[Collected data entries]
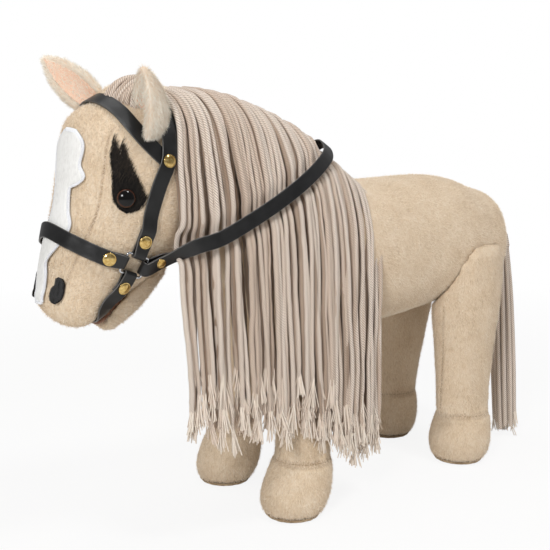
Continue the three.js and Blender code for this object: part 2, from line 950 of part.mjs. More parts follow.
// A whole strap from one ring to the other over the head, folded round a bar at each.
function headStrap(track, directionOf, reach) {
  const half = (side, frame) => {
    const away = directionOf(frame);
    const bar = barOf(frame, away, reach);
    const tip = foldedTip(track, side, bar, away, frame.outward, foldRadius);
    return [...tip, ...trackStations(track, side)];
  };
  const left = half(-1, rings.left);
  const right = half(1, rings.right).slice(0, -1).reverse();
  return smoothStations([...left, ...right], 2);
}

const upward = (frame) => frame.up.clone();
const downward = (frame) => frame.up.clone().negate();
const forwards = (frame) => frame.forward.clone();
const cheekStations = headStrap(cheekTrack, upward, ringHeight);
const noseStations = headStrap(noseTrack, forwards, ringWidth);
const chinStations = headStrap(chinTrack, downward, ringHeight);
const browLeft = trackStations(browTrack, -1);
const browRight = trackStations(browTrack, 1).slice(0, -1).reverse();
const browStations = smoothStations([...browLeft, ...browRight], 2);

const rivetSides = 10;
function rivetShapes(place, outward, top) {
  const base = seamGap;
  const capBase = top + seamGap;
  const profile = [
    [0, base],
    [rivetPostRadius, base],
    [rivetPostRadius, capBase],
    ...rivetDomeShares.map(([out, rise]) => [rivetRadius * out, capBase + rivetDome * rise]),
    [0, capBase + rivetDome],
  ];
  const hole = rivetPostRadius + seamGap;
  const room = rivetRadius + seamGap;
  const roomTop = capBase + rivetDome + seamGap;
  const roomProfile = [[0, 0], [hole, 0], [hole, top], [room, top], [room, roomTop], [0, roomTop]];
  return {
    rivet: turnedPiece(profile, rivetSides, place, outward),
    room: turnedPiece(roomProfile, rivetSides, place, outward),
  };
}

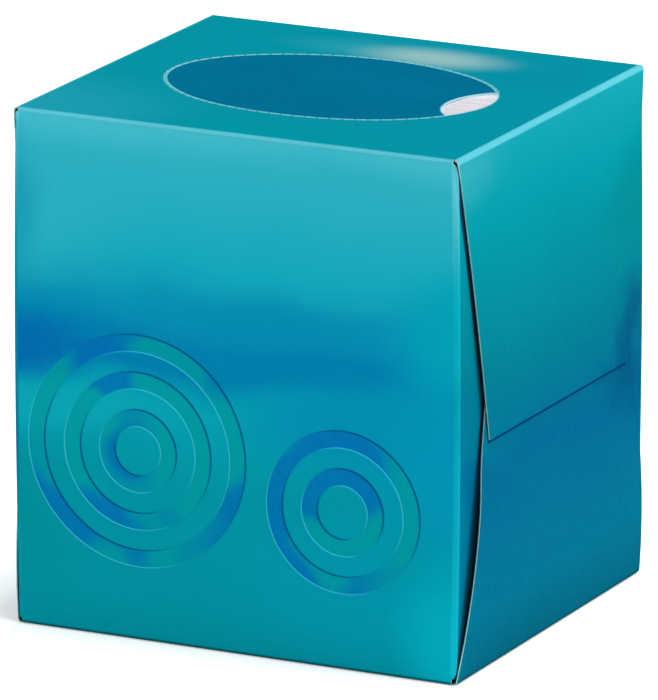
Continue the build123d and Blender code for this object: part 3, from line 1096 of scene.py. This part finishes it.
def place_camera():
    """A long lens, as far away as the photograph's perspective says."""
    level = Vector((sin(camera_turn), -cos(camera_turn), 0))
    back = level * cos(camera_lift) + Vector((0, 0, sin(camera_lift)))
    right = Vector((cos(camera_turn), sin(camera_turn), 0))
    up = back.cross(right)
    aim = Vector((0, 0, camera_aim_height)) + right * camera_aim_right + up * camera_aim_up
    data = bpy.data.cameras.new("camera")
    data.sensor_fit = "VERTICAL"
    data.sensor_height = 36
    data.lens = camera_lens
    data.clip_start = 0.1
    data.clip_end = 50
    camera = bpy.data.objects.new("camera", data)
    turn = Matrix((right, up, back)).transposed().to_4x4()
    camera.matrix_world = Matrix.Translation(aim + back * camera_distance) @ turn
    bpy.context.scene.collection.objects.link(camera)
    bpy.context.scene.camera = camera


def soft_light(name, place, size, power):
    """A square studio light aimed at the box."""
    data = bpy.data.lights.new(name, "AREA")
    data.size = size
    data.energy = power
    lamp = bpy.data.objects.new(name, data)
    lamp.location = place
    back = Vector(place) - Vector((0, 0, light_aim_height))
    lamp.rotation_euler = back.to_track_quat("Z", "Y").to_euler()
    bpy.context.scene.collection.objects.link(lamp)


def pale_floor():
    """A plain pale floor that glows a little, so that its shadows stay soft."""
    mesh = bpy.data.meshes.new("floor")
    mesh.from_pydata([(-8, -8, 0), (8, -8, 0), (8, 8, 0), (-8, 8, 0)], [], [(0, 1, 2, 3)])
    floor = bpy.data.objects.new("floor", mesh)
    white = (1, 1, 1, 1)
    paper = Graph("pale_floor", Roughness=0.9, Specular_IOR_Level=0.0, Emission_Color=white,
                  Emission_Strength=0.3)
    cloud = paper.noise(paper.place, 3.0, 2.0)
    paper.paint(paper.mix(cloud, (0.93, 0.93, 0.93, 1), (0.95, 0.95, 0.95, 1)))
    mesh.materials.append(paper.material)
    bpy.context.scene.collection.objects.link(floor)


def studio():
    """A pale surround, and lights above, low at the front and the right side, and behind."""
    scene = bpy.context.scene
    scene.view_settings.view_transform = "Standard"
    scene.view_settings.look = "None"
    world = bpy.data.worlds.new("surround")
    world.use_nodes = True
    background = world.node_tree.nodes["Background"].inputs
    background["Color"].default_value = (1, 1, 1, 1)
    background["Strength"].default_value = 0.25
    scene.world = world
    soft_light("key", (0.5, 0.0, 2.6), 0.8, 54)
    soft_light("low side", (2.2, 0.3, 0.7), 0.5, 26)
    soft_light("low front", (-1.5, -2.0, 0.5), 0.8, 30)
    soft_light("back", (-0.2, 3.0, 1.5), 1.2, 45)
    pale_floor()


dress()
place_camera()
studio()
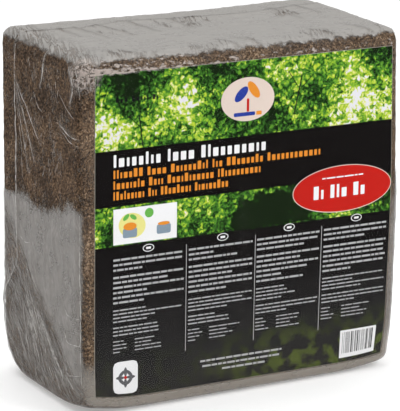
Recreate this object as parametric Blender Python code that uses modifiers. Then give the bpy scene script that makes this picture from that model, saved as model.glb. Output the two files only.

Directive —
Give every line of the material again, exactly as it reads.

Solution to this problem —
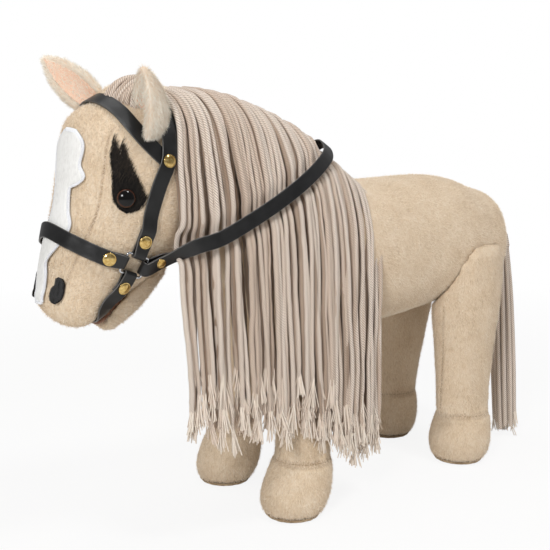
Continue the three.js and Blender code for this object: part 2, from line 950 of part.mjs. More parts follow.
// A whole strap from one ring to the other over the head, folded round a bar at each.
function headStrap(track, directionOf, reach) {
  const half = (side, frame) => {
    const away = directionOf(frame);
    const bar = barOf(frame, away, reach);
    const tip = foldedTip(track, side, bar, away, frame.outward, foldRadius);
    return [...tip, ...trackStations(track, side)];
  };
  const left = half(-1, rings.left);
  const right = half(1, rings.right).slice(0, -1).reverse();
  return smoothStations([...left, ...right], 2);
}

const upward = (frame) => frame.up.clone();
const downward = (frame) => frame.up.clone().negate();
const forwards = (frame) => frame.forward.clone();
const cheekStations = headStrap(cheekTrack, upward, ringHeight);
const noseStations = headStrap(noseTrack, forwards, ringWidth);
const chinStations = headStrap(chinTrack, downward, ringHeight);
const browLeft = trackStations(browTrack, -1);
const browRight = trackStations(browTrack, 1).slice(0, -1).reverse();
const browStations = smoothStations([...browLeft, ...browRight], 2);

const rivetSides = 10;
function rivetShapes(place, outward, top) {
  const base = seamGap;
  const capBase = top + seamGap;
  const profile = [
    [0, base],
    [rivetPostRadius, base],
    [rivetPostRadius, capBase],
    ...rivetDomeShares.map(([out, rise]) => [rivetRadius * out, capBase + rivetDome * rise]),
    [0, capBase + rivetDome],
  ];
  const hole = rivetPostRadius + seamGap;
  const room = rivetRadius + seamGap;
  const roomTop = capBase + rivetDome + seamGap;
  const roomProfile = [[0, 0], [hole, 0], [hole, top], [room, top], [room, roomTop], [0, roomTop]];
  return {
    rivet: turnedPiece(profile, rivetSides, place, outward),
    room: turnedPiece(roomProfile, rivetSides, place, outward),
  };
}

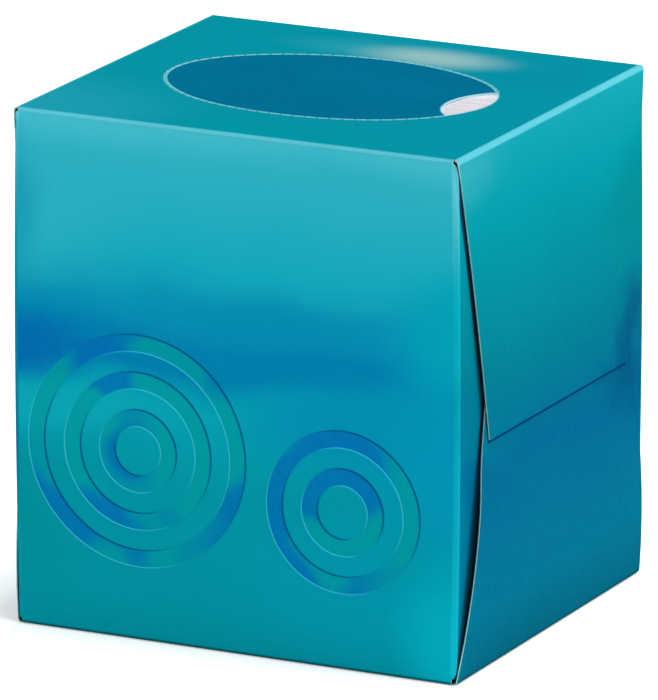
Continue the build123d and Blender code for this object: part 3, from line 1096 of scene.py. This part finishes it.
def place_camera():
    """A long lens, as far away as the photograph's perspective says."""
    level = Vector((sin(camera_turn), -cos(camera_turn), 0))
    back = level * cos(camera_lift) + Vector((0, 0, sin(camera_lift)))
    right = Vector((cos(camera_turn), sin(camera_turn), 0))
    up = back.cross(right)
    aim = Vector((0, 0, camera_aim_height)) + right * camera_aim_right + up * camera_aim_up
    data = bpy.data.cameras.new("camera")
    data.sensor_fit = "VERTICAL"
    data.sensor_height = 36
    data.lens = camera_lens
    data.clip_start = 0.1
    data.clip_end = 50
    camera = bpy.data.objects.new("camera", data)
    turn = Matrix((right, up, back)).transposed().to_4x4()
    camera.matrix_world = Matrix.Translation(aim + back * camera_distance) @ turn
    bpy.context.scene.collection.objects.link(camera)
    bpy.context.scene.camera = camera


def soft_light(name, place, size, power):
    """A square studio light aimed at the box."""
    data = bpy.data.lights.new(name, "AREA")
    data.size = size
    data.energy = power
    lamp = bpy.data.objects.new(name, data)
    lamp.location = place
    back = Vector(place) - Vector((0, 0, light_aim_height))
    lamp.rotation_euler = back.to_track_quat("Z", "Y").to_euler()
    bpy.context.scene.collection.objects.link(lamp)


def pale_floor():
    """A plain pale floor that glows a little, so that its shadows stay soft."""
    mesh = bpy.data.meshes.new("floor")
    mesh.from_pydata([(-8, -8, 0), (8, -8, 0), (8, 8, 0), (-8, 8, 0)], [], [(0, 1, 2, 3)])
    floor = bpy.data.objects.new("floor", mesh)
    white = (1, 1, 1, 1)
    paper = Graph("pale_floor", Roughness=0.9, Specular_IOR_Level=0.0, Emission_Color=white,
                  Emission_Strength=0.3)
    cloud = paper.noise(paper.place, 3.0, 2.0)
    paper.paint(paper.mix(cloud, (0.93, 0.93, 0.93, 1), (0.95, 0.95, 0.95, 1)))
    mesh.materials.append(paper.material)
    bpy.context.scene.collection.objects.link(floor)


def studio():
    """A pale surround, and lights above, low at the front and the right side, and behind."""
    scene = bpy.context.scene
    scene.view_settings.view_transform = "Standard"
    scene.view_settings.look = "None"
    world = bpy.data.worlds.new("surround")
    world.use_nodes = True
    background = world.node_tree.nodes["Background"].inputs
    background["Color"].default_value = (1, 1, 1, 1)
    background["Strength"].default_value = 0.25
    scene.world = world
    soft_light("key", (0.5, 0.0, 2.6), 0.8, 54)
    soft_light("low side", (2.2, 0.3, 0.7), 0.5, 26)
    soft_light("low front", (-1.5, -2.0, 0.5), 0.8, 30)
    soft_light("back", (-0.2, 3.0, 1.5), 1.2, 45)
    pale_floor()


dress()
place_camera()
studio()
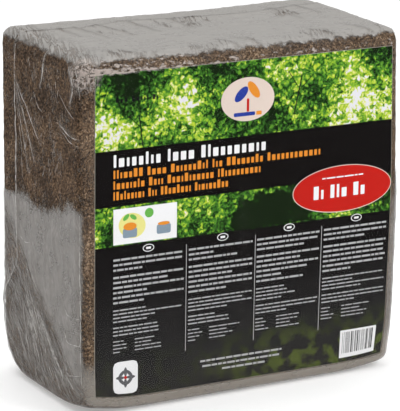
Recreate this object as parametric Blender Python code that uses modifiers. Then give the bpy scene script that makes this picture from that model, saved as model.glb. Output the two files only.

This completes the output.